King’s girls support school Wellbeing programme with their own initiatives
Wellbeing is taken very seriously at King’s High, as it should be. Along with the Pastoral support system, King’s High’s Wellbeing Mentor, Emma Williams, is an experienced counsellor, who has worked extensively within the NHS and childcare. Girls know her door is always open, and parents enjoy her weekly ‘Wellbeing’ blog. Lunchtime Wellbeing clubs, where girls meet to do origami, crochet, knit, and just enjoy the simple pleasures of making something, are hugely popular.
King’s girls being King’s girls, they decided they wanted to take this further, and set up a Wellbeing Workshop, to explore practical ways they can support each other. This pupil-led initiative has led to the school’s first cohort of Wellbeing Ambassadors. Twenty girls from across the year groups received training from the Diana Award charity, to become King’s High Cyber Mentors. They give talks to girls and parents about how to use social media sensibly.

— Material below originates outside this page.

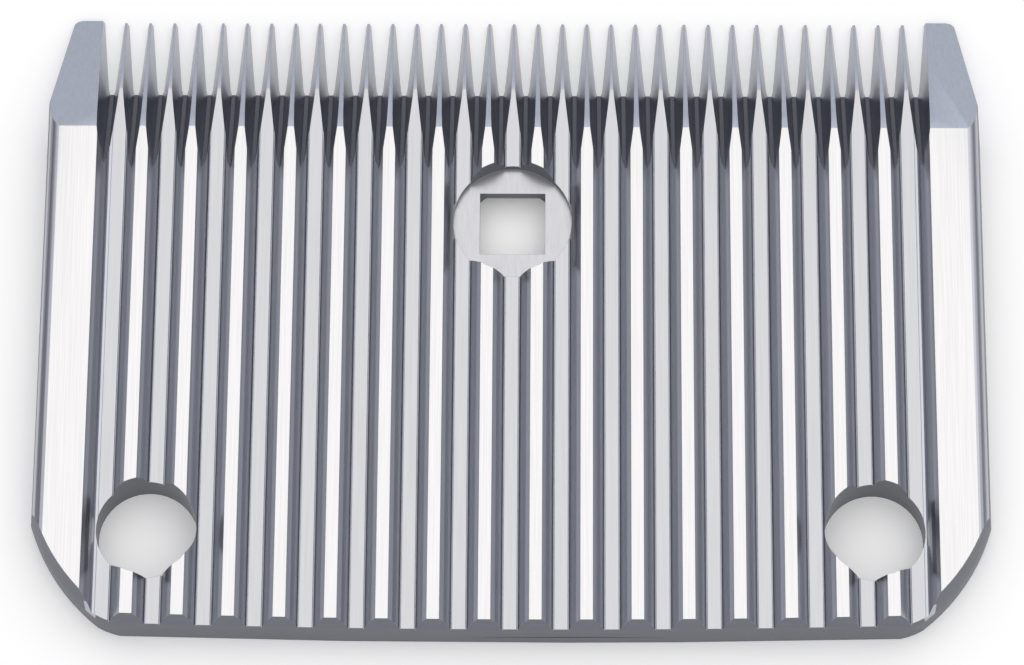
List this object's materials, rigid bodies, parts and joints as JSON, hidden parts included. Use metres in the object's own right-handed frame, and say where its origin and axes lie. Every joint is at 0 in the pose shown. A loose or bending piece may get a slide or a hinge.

Girls organised a whole range of events for National Anti-Bullying Week. They devised and photographed a series of daily anti-bullying placards. These were posted digitally; used in form time; uploaded on school screens, and printed for display around school. Girls supported the national Odd Socks campaign with an array of mismatched, colourful socks, and there was an anti-bullying creative competition; dance; debating; power-point presentations, and an anti-bullying ‘wall’, constructed in the school hall.